Reproduce exactly the lines from the one containing "band_sleeve();" down to the one containing "bpy.data.objects.remove(obj)", including both of those lines, and nothing else.

Material provided

+ + +

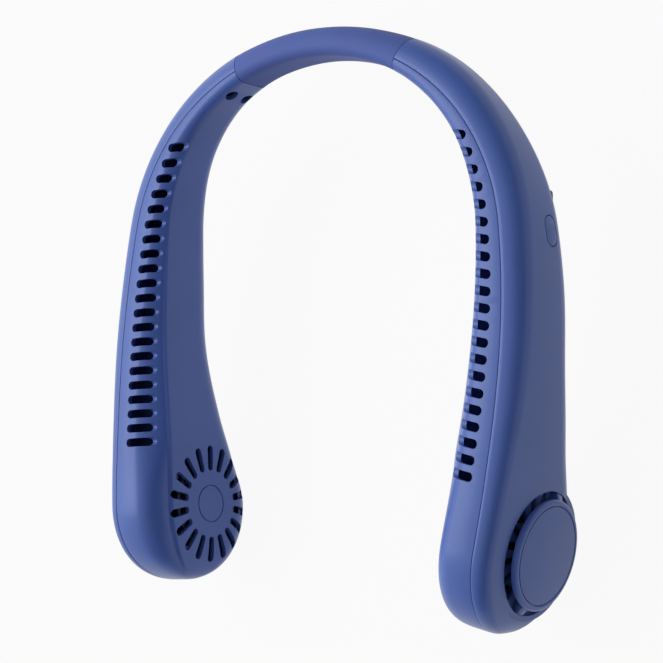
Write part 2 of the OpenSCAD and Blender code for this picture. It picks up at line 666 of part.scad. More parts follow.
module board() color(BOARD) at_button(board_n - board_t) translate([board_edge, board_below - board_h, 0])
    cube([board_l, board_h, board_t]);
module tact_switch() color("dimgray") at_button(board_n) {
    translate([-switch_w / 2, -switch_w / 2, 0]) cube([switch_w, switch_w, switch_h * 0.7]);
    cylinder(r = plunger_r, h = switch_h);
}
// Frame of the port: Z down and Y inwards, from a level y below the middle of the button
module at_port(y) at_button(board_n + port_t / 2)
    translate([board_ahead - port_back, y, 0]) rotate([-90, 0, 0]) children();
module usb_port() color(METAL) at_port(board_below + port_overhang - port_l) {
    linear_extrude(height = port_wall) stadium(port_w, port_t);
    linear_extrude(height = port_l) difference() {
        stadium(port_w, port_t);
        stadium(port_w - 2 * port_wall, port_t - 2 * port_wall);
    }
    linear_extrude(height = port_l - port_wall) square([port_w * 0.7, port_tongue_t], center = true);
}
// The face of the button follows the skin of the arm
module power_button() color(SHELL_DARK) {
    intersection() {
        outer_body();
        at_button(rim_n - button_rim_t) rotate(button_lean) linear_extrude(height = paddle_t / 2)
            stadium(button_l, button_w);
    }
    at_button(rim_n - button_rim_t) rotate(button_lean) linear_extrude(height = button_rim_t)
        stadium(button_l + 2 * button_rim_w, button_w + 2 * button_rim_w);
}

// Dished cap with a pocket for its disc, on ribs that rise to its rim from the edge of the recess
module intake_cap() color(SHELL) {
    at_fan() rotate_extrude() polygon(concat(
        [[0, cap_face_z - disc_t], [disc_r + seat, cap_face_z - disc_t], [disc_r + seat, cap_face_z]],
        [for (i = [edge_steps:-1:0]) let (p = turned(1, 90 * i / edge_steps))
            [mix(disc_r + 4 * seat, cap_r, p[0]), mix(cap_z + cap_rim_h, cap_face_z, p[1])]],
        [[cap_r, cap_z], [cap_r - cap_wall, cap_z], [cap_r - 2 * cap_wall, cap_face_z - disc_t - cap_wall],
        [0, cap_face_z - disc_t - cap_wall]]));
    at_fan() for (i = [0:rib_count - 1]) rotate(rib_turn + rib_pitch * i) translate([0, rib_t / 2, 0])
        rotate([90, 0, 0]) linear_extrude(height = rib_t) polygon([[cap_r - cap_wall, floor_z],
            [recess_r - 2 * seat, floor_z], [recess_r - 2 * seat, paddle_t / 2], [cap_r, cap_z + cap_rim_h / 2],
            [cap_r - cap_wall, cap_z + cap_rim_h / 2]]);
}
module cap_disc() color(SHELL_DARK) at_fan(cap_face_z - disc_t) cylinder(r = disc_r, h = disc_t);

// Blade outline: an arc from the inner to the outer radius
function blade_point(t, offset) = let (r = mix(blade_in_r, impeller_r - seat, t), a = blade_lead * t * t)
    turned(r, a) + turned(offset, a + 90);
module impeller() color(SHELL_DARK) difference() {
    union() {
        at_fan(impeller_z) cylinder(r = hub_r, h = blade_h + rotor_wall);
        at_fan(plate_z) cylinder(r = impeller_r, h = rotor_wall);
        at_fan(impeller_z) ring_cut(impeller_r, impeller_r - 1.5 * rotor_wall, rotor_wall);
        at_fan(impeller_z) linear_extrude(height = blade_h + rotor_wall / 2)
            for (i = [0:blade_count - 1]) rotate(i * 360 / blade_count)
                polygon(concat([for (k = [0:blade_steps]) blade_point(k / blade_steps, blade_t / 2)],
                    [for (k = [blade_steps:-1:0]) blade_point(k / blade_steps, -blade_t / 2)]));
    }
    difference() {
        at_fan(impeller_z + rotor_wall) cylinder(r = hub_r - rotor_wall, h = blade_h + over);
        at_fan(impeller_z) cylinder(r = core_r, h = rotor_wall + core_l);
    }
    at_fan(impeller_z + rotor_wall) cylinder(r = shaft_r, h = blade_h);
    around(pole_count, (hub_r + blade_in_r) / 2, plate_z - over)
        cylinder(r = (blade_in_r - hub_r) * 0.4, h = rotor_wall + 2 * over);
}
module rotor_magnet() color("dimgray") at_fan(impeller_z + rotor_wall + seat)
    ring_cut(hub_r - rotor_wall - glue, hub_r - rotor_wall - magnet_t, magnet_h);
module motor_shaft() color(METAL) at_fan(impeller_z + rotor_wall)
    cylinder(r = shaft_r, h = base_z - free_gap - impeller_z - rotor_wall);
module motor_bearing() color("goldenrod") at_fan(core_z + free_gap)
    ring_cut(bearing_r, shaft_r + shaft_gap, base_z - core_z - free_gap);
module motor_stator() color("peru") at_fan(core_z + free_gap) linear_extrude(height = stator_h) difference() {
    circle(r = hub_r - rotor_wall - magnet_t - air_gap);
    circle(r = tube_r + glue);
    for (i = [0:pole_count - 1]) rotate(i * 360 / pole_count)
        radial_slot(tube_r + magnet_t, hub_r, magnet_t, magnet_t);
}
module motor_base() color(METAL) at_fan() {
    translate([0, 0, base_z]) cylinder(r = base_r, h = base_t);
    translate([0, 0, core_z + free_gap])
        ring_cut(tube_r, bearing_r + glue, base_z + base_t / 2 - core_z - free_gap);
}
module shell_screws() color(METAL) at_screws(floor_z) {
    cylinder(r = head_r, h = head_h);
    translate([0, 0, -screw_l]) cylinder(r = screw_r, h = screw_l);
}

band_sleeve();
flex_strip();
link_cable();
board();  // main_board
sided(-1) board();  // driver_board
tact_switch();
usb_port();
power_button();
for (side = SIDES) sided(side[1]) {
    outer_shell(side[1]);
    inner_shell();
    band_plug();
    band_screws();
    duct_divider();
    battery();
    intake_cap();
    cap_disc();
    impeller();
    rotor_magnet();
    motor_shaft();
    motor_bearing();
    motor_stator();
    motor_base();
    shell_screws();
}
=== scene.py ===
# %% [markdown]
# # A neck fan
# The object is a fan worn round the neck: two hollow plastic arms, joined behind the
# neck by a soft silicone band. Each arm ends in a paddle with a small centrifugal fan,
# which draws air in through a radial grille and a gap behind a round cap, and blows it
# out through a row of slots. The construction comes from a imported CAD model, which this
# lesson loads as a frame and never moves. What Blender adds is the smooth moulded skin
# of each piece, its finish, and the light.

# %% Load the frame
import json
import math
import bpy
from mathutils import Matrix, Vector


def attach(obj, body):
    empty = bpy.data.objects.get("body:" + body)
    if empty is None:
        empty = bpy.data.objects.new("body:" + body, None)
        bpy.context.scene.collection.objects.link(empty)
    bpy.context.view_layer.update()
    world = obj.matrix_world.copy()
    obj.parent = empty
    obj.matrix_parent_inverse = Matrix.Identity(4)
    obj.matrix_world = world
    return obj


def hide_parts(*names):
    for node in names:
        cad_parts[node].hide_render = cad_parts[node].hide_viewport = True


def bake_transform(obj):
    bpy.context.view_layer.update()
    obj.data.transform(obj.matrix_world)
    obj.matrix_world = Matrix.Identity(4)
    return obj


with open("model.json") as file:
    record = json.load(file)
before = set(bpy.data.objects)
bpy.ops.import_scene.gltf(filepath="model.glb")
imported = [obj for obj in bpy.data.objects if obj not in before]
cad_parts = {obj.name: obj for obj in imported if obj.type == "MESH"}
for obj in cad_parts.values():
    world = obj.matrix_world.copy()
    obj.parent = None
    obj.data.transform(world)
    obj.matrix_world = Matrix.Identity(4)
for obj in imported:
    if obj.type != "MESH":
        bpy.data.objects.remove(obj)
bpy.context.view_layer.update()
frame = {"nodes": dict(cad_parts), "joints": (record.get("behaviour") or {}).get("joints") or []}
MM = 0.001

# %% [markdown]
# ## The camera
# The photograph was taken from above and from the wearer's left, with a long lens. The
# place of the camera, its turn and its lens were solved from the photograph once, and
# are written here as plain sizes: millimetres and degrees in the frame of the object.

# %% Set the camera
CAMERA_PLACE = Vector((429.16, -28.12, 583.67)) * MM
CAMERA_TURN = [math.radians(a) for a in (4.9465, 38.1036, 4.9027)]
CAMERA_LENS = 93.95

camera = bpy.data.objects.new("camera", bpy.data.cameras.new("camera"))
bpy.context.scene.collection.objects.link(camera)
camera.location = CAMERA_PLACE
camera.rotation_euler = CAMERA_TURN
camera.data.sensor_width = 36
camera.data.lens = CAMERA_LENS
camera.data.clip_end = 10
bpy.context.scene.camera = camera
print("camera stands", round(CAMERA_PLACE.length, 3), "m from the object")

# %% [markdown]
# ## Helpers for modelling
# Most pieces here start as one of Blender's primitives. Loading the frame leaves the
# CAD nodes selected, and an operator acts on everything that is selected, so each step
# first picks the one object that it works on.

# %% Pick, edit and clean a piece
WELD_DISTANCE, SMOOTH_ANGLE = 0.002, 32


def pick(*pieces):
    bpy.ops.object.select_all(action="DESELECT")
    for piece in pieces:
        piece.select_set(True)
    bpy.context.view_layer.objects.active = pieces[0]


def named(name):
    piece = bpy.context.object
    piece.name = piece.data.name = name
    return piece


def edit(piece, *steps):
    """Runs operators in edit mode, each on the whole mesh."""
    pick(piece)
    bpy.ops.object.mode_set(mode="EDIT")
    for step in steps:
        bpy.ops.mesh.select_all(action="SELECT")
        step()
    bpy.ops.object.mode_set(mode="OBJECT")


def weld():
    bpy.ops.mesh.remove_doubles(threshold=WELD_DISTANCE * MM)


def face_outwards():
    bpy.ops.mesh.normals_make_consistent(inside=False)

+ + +

Worked solution
band_sleeve();
flex_strip();
link_cable();
board();  // main_board
sided(-1) board();  // driver_board
tact_switch();
usb_port();
power_button();
for (side = SIDES) sided(side[1]) {
    outer_shell(side[1]);
    inner_shell();
    band_plug();
    band_screws();
    duct_divider();
    battery();
    intake_cap();
    cap_disc();
    impeller();
    rotor_magnet();
    motor_shaft();
    motor_bearing();
    motor_stator();
    motor_base();
    shell_screws();
}
=== scene.py ===
# %% [markdown]
# # A neck fan
# The object is a fan worn round the neck: two hollow plastic arms, joined behind the
# neck by a soft silicone band. Each arm ends in a paddle with a small centrifugal fan,
# which draws air in through a radial grille and a gap behind a round cap, and blows it
# out through a row of slots. The construction comes from a imported CAD model, which this
# lesson loads as a frame and never moves. What Blender adds is the smooth moulded skin
# of each piece, its finish, and the light.

# %% Load the frame
import json
import math
import bpy
from mathutils import Matrix, Vector


def attach(obj, body):
    empty = bpy.data.objects.get("body:" + body)
    if empty is None:
        empty = bpy.data.objects.new("body:" + body, None)
        bpy.context.scene.collection.objects.link(empty)
    bpy.context.view_layer.update()
    world = obj.matrix_world.copy()
    obj.parent = empty
    obj.matrix_parent_inverse = Matrix.Identity(4)
    obj.matrix_world = world
    return obj


def hide_parts(*names):
    for node in names:
        cad_parts[node].hide_render = cad_parts[node].hide_viewport = True


def bake_transform(obj):
    bpy.context.view_layer.update()
    obj.data.transform(obj.matrix_world)
    obj.matrix_world = Matrix.Identity(4)
    return obj


with open("model.json") as file:
    record = json.load(file)
before = set(bpy.data.objects)
bpy.ops.import_scene.gltf(filepath="model.glb")
imported = [obj for obj in bpy.data.objects if obj not in before]
cad_parts = {obj.name: obj for obj in imported if obj.type == "MESH"}
for obj in cad_parts.values():
    world = obj.matrix_world.copy()
    obj.parent = None
    obj.data.transform(world)
    obj.matrix_world = Matrix.Identity(4)
for obj in imported:
    if obj.type != "MESH":
        bpy.data.objects.remove(obj)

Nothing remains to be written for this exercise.